Robson and Hall agreed that the versatility of a communications degree prevented a steep enrollment decline. The aforementioned enrollment regression (681 to 642) stacks up favorably with similarly sized universities in the area, according to USG’s statistics.

Statistics indicate that since fall of 2011, West Georgia, a school with a student population nearly identical to VSU, increased its communications enrollment. UWG added 144 students in a five-year span, though its average of 409 enrollees is significantly below VSU’s 682. So despite the steady increase, UWG’s department remains below VSU even with the schools being on the same tier population-wise.

Georgia Southern is a different story altogether. The school has deactivated its communication department after averaging 70 enrollees in the five-year period.

A primary reason for the department’s health is VSU’s effort to evolve with the times, according to Robson. In communications, emphasis on social media has taken precedence.

Communications departments are focusing on social media. Robson said that the new curriculum emphasizes educating students in social media and data analytics, areas where she said many of them know less than they initially believe. She estimates that social media platforms will take over as the leading employer for communications graduates.

“We are trying to shift them more to prepare for those kinds of jobs,” Robson said. “We want to give them skill sets for the professional world.”

Robson’s department is a microcosm of the university. VSU’s new recruiting and retention emphasis, which includes VSYou and the 70/80 Task Force, has statistically slowed the bleeding. Like communications, the school as a whole appears to be rebounding.

But how did the decline unfold? From fall 2011 to fall 2015, VSU’s enrollment decreased from 13,089 to 11,302, resulting in 31 faculty layoffs as of summer 2016. Some of that can be attributed to a struggling economy, according to Tee Mitchell, Interim Director of Enrollment Services. Mitchell referenced the high number (40 percent) of Atlanta natives who make up VSU’s student body. Atlantans decided to stay in their area, hurting schools around the state.

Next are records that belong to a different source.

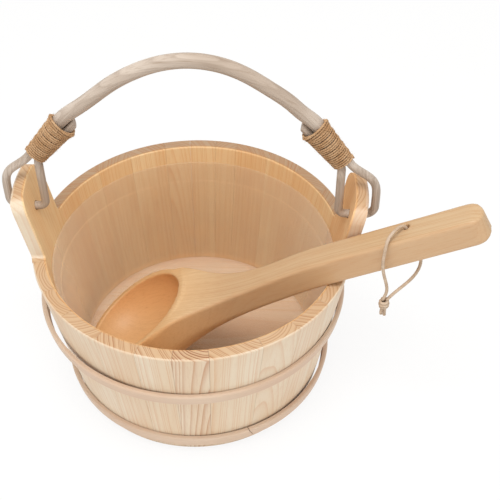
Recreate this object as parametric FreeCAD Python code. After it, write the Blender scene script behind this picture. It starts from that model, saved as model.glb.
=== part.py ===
import FreeCAD, Part
import math
import os

# A coopered sauna pail: tapered staves in two wooden hoops, a bent cane bail lashed
# with twine, a plastic liner, and the wooden ladle that is sold with it.
# Millimetres. Origin: centre of the foot ring on the floor. +Z up, X through both ears.

V = FreeCAD.Vector
AXIS_X, AXIS_Y, AXIS_Z = V(1, 0, 0), V(0, 1, 0), V(0, 0, 1)
FULL_TURN = 360.0
HALF_TURN = 180.0
overrun = 20.0

# Pail body
rim_radius = 125.0
base_radius = 102.5
rim_height = 135.4
stave_thickness = 10.5
stave_joint_gap = 0.16
rim_round = 1.8
foot_round = 1.2
right_ear_azimuth = 0.0
left_ear_azimuth = 180.0
front_joint_shares = (0.117, 0.216, 0.312, 0.434, 0.516, 0.599, 0.698, 0.804, 0.896)
back_joint_shares = (0.103, 0.209, 0.308, 0.407, 0.467, 0.540, 0.612, 0.718, 0.824, 0.910)

# Ears
ear_rise = 54.6
ear_half_width = 27.0
ear_foot_round = 3.0
ear_stave_margin = 6.0
ear_corner_radius = 13.0
ear_outer_round = 4.5
ear_inner_round = 1.5
hinge_rise = 29.6
cane_play = 0.6

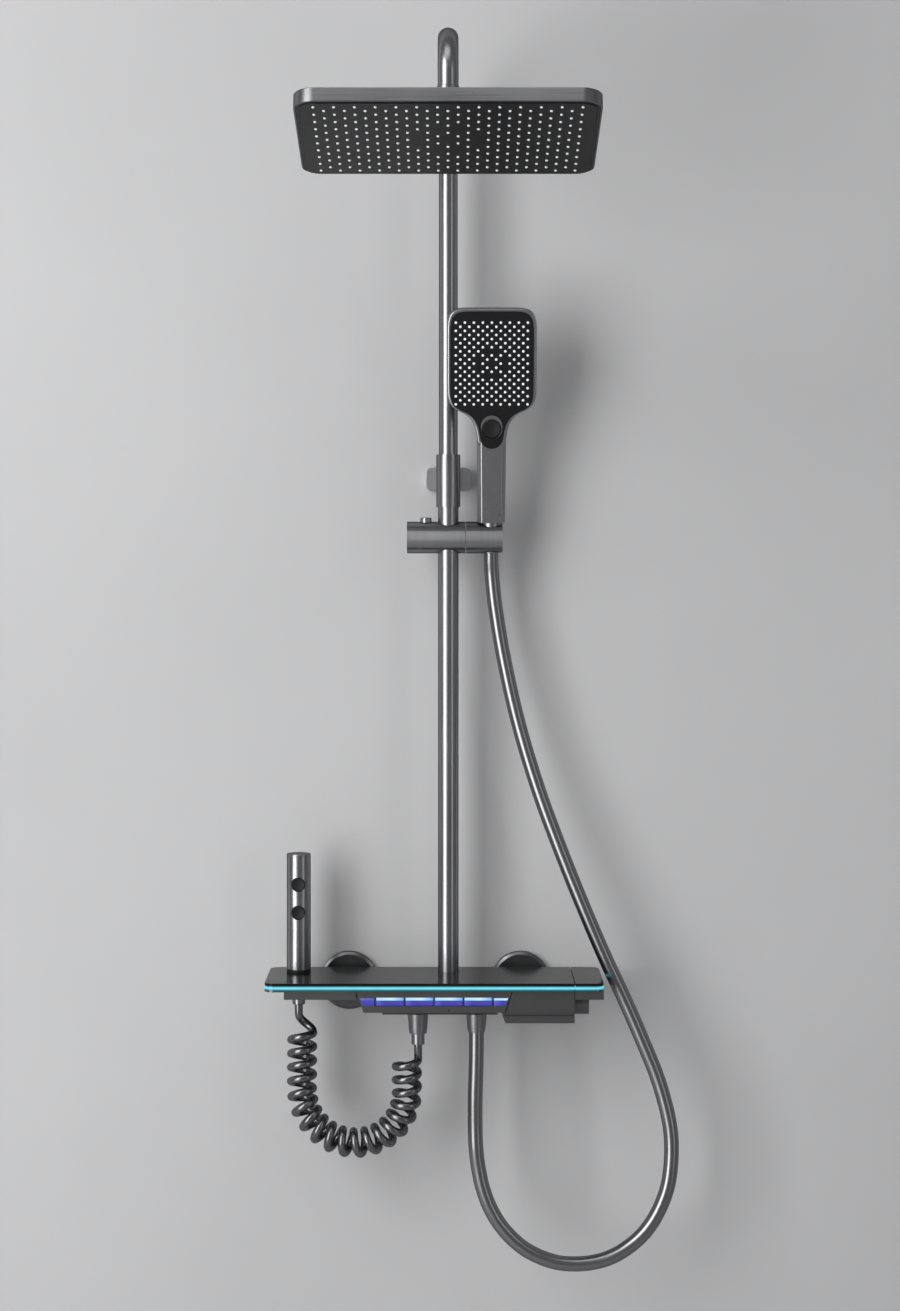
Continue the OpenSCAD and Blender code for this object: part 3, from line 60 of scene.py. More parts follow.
photo_camera.name = "photo_camera"
photo_camera.data.lens = 73.31
photo_camera.data.shift_y = -0.0805
photo_camera.data.sensor_width = 36
photo_camera.data.clip_end = 60
bpy.context.scene.camera = photo_camera


# The handset's hose: a smooth sheath of dark metallic plastic, 17 mm thick. It comes out of
# the cone nut under the handset, hangs past the end of the shelf in one open loop and goes up
# into the nut under the mixer.
def only(piece):
    """Deselects everything else, because an operator acts on all that is selected."""
    bpy.ops.object.select_all(action="DESELECT")
    piece.select_set(True)
    bpy.context.view_layer.objects.active = piece


def smooth_route(points, steps):
    """Points on a rounded line through the given ones."""
    ends = [points[0]] + points + [points[-1]]
    found = []
    for i in range(1, len(ends) - 2):
        a, b, c, d = (Vector(p) for p in ends[i - 1:i + 3])
        for k in range(steps):
            t = k / steps
            found.append(0.5 * (2 * b + (c - a) * t + (2 * a - 5 * b + 4 * c - d) * t * t
                                + (3 * b - a - 3 * c + d) * t ** 3))
    return found + [Vector(points[-1])]


def hose_along(name, line, thickness, sides):
    """A round tube laid along a line of points, turned into a mesh with its ends shut."""
    curve = bpy.data.curves.new(name, "CURVE")
    curve.dimensions = "3D"
    curve.bevel_depth = thickness / 2
    curve.bevel_resolution = sides // 4
    curve.use_fill_caps = True
    spline = curve.splines.new("POLY")
    spline.points.add(len(line) - 1)
    for place, point in zip(line, spline.points):
        point.co = (*place, 1)
    tube = bpy.data.objects.new(name, curve)
    bpy.context.collection.objects.link(tube)
    only(tube)
    bpy.ops.object.convert(target="MESH")
    bpy.ops.object.shade_smooth_by_angle(angle=math.radians(40))
    return bpy.context.object


def node(tree, kind, **settings):
    """Adds a shader node; a socket given for an input is linked and anything else is its value."""
    made = tree.nodes.new(kind)
    for key, value in settings.items():
        if key.startswith("in_"):
            place = key[3:]
            socket = made.inputs[int(place) if place.isdigit() else place.replace("_", " ")]
            if isinstance(value, bpy.types.NodeSocket):
                tree.links.new(value, socket)
            else:
                socket.default_value = value
        else:
            setattr(made, key, value)
    return made


def worked(tree, operation, *values):
    """Works a value out from others."""
    given = {"in_" + str(i): value for i, value in enumerate(values)}
    return node(tree, "ShaderNodeMath", operation=operation, **given).outputs[0]


def spread(tree, value, low, high, least=0.0, most=1.0):
    """Spreads the values from low to high over those from least to most."""
    return node(tree, "ShaderNodeMapRange", in_Value=value, in_1=low, in_2=high, in_3=least,
                in_4=most).outputs[0]


def shades(tree, value, stops):
    """Turns a value into colours that blend from one stop, a share and its colour, to the next."""
    ramp = node(tree, "ShaderNodeValToRGB", in_Fac=value)
    points = ramp.color_ramp.elements
    points[0].position, points[0].color = stops[0]
    points[1].position, points[1].color = stops[-1]
    for share, colour in stops[1:-1]:
        points.new(share).color = colour
    return ramp.outputs["Color"]


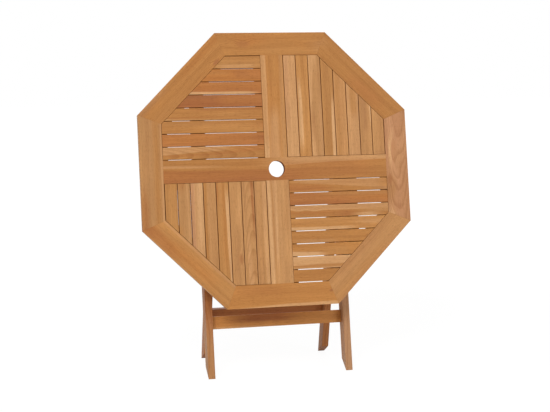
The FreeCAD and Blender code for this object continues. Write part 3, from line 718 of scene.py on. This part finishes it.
def pale_floor():
    """A matt floor, slightly mottled, under the white that the eye sees."""
    finish = Finish("pale_floor")
    place = finish.node("ShaderNodeTexCoord", out="Object")
    mottle = finish.noise(place, 3.0)
    diffuse = finish.node("ShaderNodeBsdfDiffuse", None, {
        "Color": finish.mix(mottle, *FLOOR_COLOURS)})
    white = finish.node("ShaderNodeEmission", None, {
        "Color": WHITE, "Strength": FLOOR_GLOW})
    far = finish.step(finish.node("ShaderNodeVectorMath", {"operation": "LENGTH"},
                                  {0: place}, out="Value"),
                      SHADOW_FADES_FROM, SHADOW_FADES_TO)
    both = finish.node("ShaderNodeMixShader", None, {
        0: seen_directly(finish) * (far * (1 - WHITE_TO_EYE) + WHITE_TO_EYE),
        1: diffuse, 2: white})
    finish.node("ShaderNodeOutputMaterial", None, {"Surface": both})
    return finish.owner


mesh = bpy.data.meshes.new("floor")
mesh.from_pydata([(x * FLOOR_HALF_WIDTH, y * FLOOR_HALF_WIDTH, 0)
                  for x, y in ((-1, -1), (1, -1), (1, 1), (-1, 1))], [], [(0, 1, 2, 3)])
floor = bpy.data.objects.new("floor", mesh)
bpy.context.scene.collection.objects.link(floor)
mesh.materials.append(pale_floor())

room = Finish("room", "worlds")
bpy.context.scene.world = room.owner
background = room.node("ShaderNodeBackground", None, {
    "Color": WHITE,
    "Strength": seen_directly(room) * (1 - ROOM_LIGHT) + ROOM_LIGHT})
room.node("ShaderNodeOutputWorld", None, {"Surface": background})


def soft_light(name, place, size, power):
    """A round lamp, in metres and watts, that looks at the table."""
    data = bpy.data.lights.new(name, "AREA")
    data.shape = "DISK"
    data.size = size
    data.energy = power
    light = bpy.data.objects.new(name, data)
    bpy.context.scene.collection.objects.link(light)
    light.location = place
    towards = Vector(LIGHTS_AIM) - Vector(place)
    light.rotation_euler = towards.to_track_quat("-Z", "Y").to_euler()


soft_light("key_light", (-4.5, -7.5, 8.0), 4.0, 520)
soft_light("fill_light", (6.0, -8.0, 5.0), 5.0, 230)
soft_light("rear_light", (2.5, 9.0, 6.0), 6.0, 260)

camera_data = bpy.data.cameras.new("camera")
camera = bpy.data.objects.new("camera", camera_data)
bpy.context.scene.collection.objects.link(camera)
camera_data.lens = 90.69
camera_data.sensor_width = 36.0
camera_data.clip_end = 100
camera.location = (-1.414, -5.8926, 1.678)
camera.rotation_euler = (math.pi / 2 - CAMERA_DOWN, 0, -CAMERA_TURN)
bpy.context.scene.camera = camera
bpy.context.scene.view_settings.view_transform = "Standard"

For example, the USG’s Fall 2015 Semester Enrollment Report indicates a .40 percent decrease for Georgia Southern, a 1.9 percent reduction at ABAC and equal 2.3 percent declines for VSU and Augusta University. Meanwhile, Georgia Tech (8.3) and Atlanta Metropolitan State College (3.2) enjoyed healthy increases.

“When the economy goes south, so do the enrollment numbers, specifically South Georgia,” Mitchell said. “As the economy tanks, people leave South Georgia to find jobs. That’s a big piece of it.”

Combined with the aforementioned VSYou campaign and 70/80 Task Force, VSU is allowing in-state tuition for Florida, South Carolina and Alabama. The revamped effort is making an impact.

Applications are up 59 percent while the acceptance rate has jumped up 23 percent from a year ago. Mitchell pointed out over 1,400 students were at the most recent open house and the school is made up of individuals from all 50 states. He praised the new administration for the positive shift.

“I think what we have in place from a leadership standpoint is one of the best in the state,” Mitchell said.

As communications and other departments experience restoration, the university as one entity will improve. Mitchell said he believes the school is on the upswing.

“I think we’re in a good place,” he said. “I think we are in a position to turn the trend.”